United Nations Secretary-General Antonio Guterres announced on Friday the appointment of Hanna Serwaa Tetteh of Ghana as the global body's new envoy to Libya, replacing Senegal's Abdoulaye Bathily who stepped down last April.
Before joining the United Nations, Tetteh was a senior member of the cabinet of the Government of Ghana as Minister for Foreign Affairs from 2013 to 2017, and member of the National Security Council and the Armed Forces Council. She also served as Minister for Trade and Industry from 2009 to 2013.

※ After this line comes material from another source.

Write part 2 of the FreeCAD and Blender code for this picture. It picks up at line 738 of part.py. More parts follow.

Tetteh, who has been Secretary-General Antonio Guterres's special representative to the Horn of Africa for the past two years, is the 10th person since 2011 to occupy the sensitive post of special envoy and head of the UN Support Mission in Libya (UNSMIL).
Tetteh's appointment requires endorsement by the UN Security Council, according to AFP.

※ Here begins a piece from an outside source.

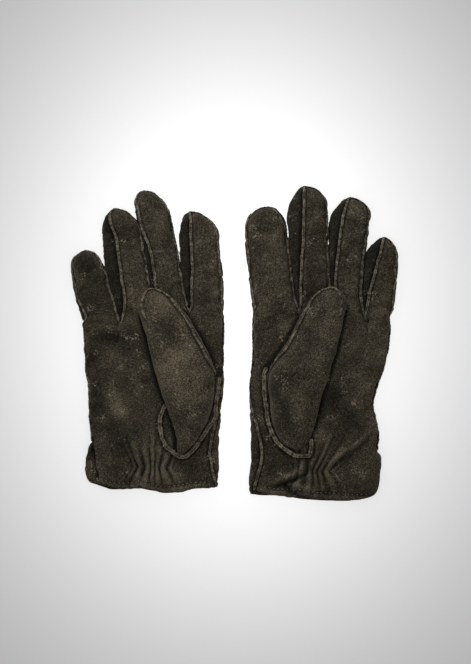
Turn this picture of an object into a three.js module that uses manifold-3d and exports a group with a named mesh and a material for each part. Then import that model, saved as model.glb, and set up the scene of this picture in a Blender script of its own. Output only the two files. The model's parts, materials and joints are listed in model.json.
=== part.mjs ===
// A pair of suede gardening gloves in millimetres, +Z up, laid on their backs side by side: the
// palms face +Z, the fingers point along +Y and each thumb is folded over its palm.
// Every panel is one layer of leather. A finger is a rounded-box tube cut into the panels that a
// glover sews: a front, a back and the fourchettes between neighbouring fingers.

import * as THREE from "three";
import { mergeVertices } from "three/addons/utils/BufferGeometryUtils.js";
import Module from "manifold-3d";

const wasm = await Module();
wasm.setup();

// ---------------------------------------------------------------- driving dimensions
const LEATHER = 1.3; // one layer of suede
const HAND_DEPTH = 15; // empty hand, palm side to back
const FINGER_DEPTH = 15;
const THUMB_DEPTH = 13;
const THUMB_CLEARANCE = 0.6; // under the folded thumb
const PANEL_GAP = 0.35; // between panels that are sewn to each other
const BEND_GAP = 0.3; // on each side of the line where a finger or thumb bends
const ROOT_START = 2.6; // where a finger's root begins along its path, inside the hand
const SEAM_RADIUS = 1.1; // raised outside seam
const INDEX_SEAM_END = 10; // where the seam up each side of the hand ends, along Y
const OUTER_SEAM_END = 6;
const HEM_DEPTH = 8; // turned-in hem at the cuff
const HEM_START = 0.003; // share of the hand's length that the hem stays inside the cuff
const ELASTIC = { width: 6, thickness: 1 };
const FINGER_SQUARENESS = 2.6; // exponents of the rounded-box sections
const HAND_SQUARENESS = 3.2;
const BED_FLATNESS = 1.08; // how far the underside is pressed flat by the ground
const DOME_STEPS = [0, 35, 60, 84]; // degrees round a fingertip
const INNER_GAP = 0.9; // over a hem or elastic that lies inside another layer
const HOLE_SHARES = [0.22, 0.9]; // how far up the thumb's base the hole under it runs
const HOLE_SIDES = [0.14, 0.86]; // and how far across it
const PAIR_CENTRE = [2.2, 0.9]; // middle of the pair in the plan that follows, put at the origin

// Plan positions are [x, y]. An edge lists [y, x] from the cuff to the knuckles, and a hem or
// knuckle line lists [share of the width from the left, y]. A tube's path runs from its root to
// its tip, and bend is how far along it the tube bends. Seams are section angles in degrees, from
// +X towards the palm side: front right, front left, back left, back right. Where the two on one
// side are equal, one seam joins front and back there, as on the outer side of the hand.
const RIGHT = {
  outerSide: "left",
  palmLeft: [
    [-122, -106], [-117, -111], [-107, -114.5], [-84, -117.5],
    [-60, -120], [-27, -121], [8, -123.5], [20, -124],
  ],
  backLeft: [
    [-122, -112], [-112, -119.5], [-104, -121.8], [-88, -121],
    [-82, -118.5], [-60, -120], [-27, -121], [20, -124],
  ],
  rightEdge: [[-122, -11.5], [-100, -13], [-80, -14], [-57, -13.2], [-45, -9.5], [-26, -8.5], [20, -7.5]],
  hem: [[0, -117], [0.12, -121], [0.35, -120], [0.52, -122], [0.7, -120.5], [1, -119]],
  knuckles: [[0, 13], [0.24, 16], [0.38, 24], [0.59, 29.5], [0.82, 26], [1, 20]],
  ventTop: -82,
  elasticEnds: [-82, -50],
  elasticLine: -102,
  thumbBaseLeft: [[-46.5, -90], [-58.5, -76], [-61.6, -60], [-59.6, -42.8]],
  thumbBaseRight: [[-43, -90], [-29, -74], [-18, -57], [-13, -27.2]],
  thumb: {
    path: [[-36.3, -34.5], [-50, 6], [-63.7, 45]],
    width: [49, 40, 33],
    bend: 0,
    seamAngle: 0,
  },
  fingers: {
    little: {
      path: [[-108, 10], [-116.8, 45], [-121.6, 78]],
      width: [30, 29.6, 26],
      bend: 27,
      seams: [8, 150, 150, 340],
    },
    ring: {
      path: [[-78.5, 17], [-87, 60], [-94, 111.5]],
      width: [29.5, 32.5, 30],
      bend: 33,
      seams: [12, 106, 200, 340],
    },
    middle: {
      path: [[-49.2, 22], [-57, 66], [-68.5, 129]],
      width: [28, 28, 26.4],
      bend: 30,
      seams: [12, 112, 200, 340],
    },
    index: {
      path: [[-21.6, 16], [-25.6, 62], [-28.6, 109]],
      width: [27, 31, 30.5],
      bend: 32,
      seams: [0, 108, 200, 360],
    },
  },
};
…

The post, in a North African country riven by conflict and civil war for over a decade, had been vacant since the surprise departure last April of Bathily.
At the time the Senegalese diplomat warned of a “lack of political will and good faith” by Libyan leaders and said the United Nations could not “operate successfully” in such a climate.
Libya has been mired in political chaos and conflict since the overthrow of longtime dictator Moamer Kadhafi in 2011.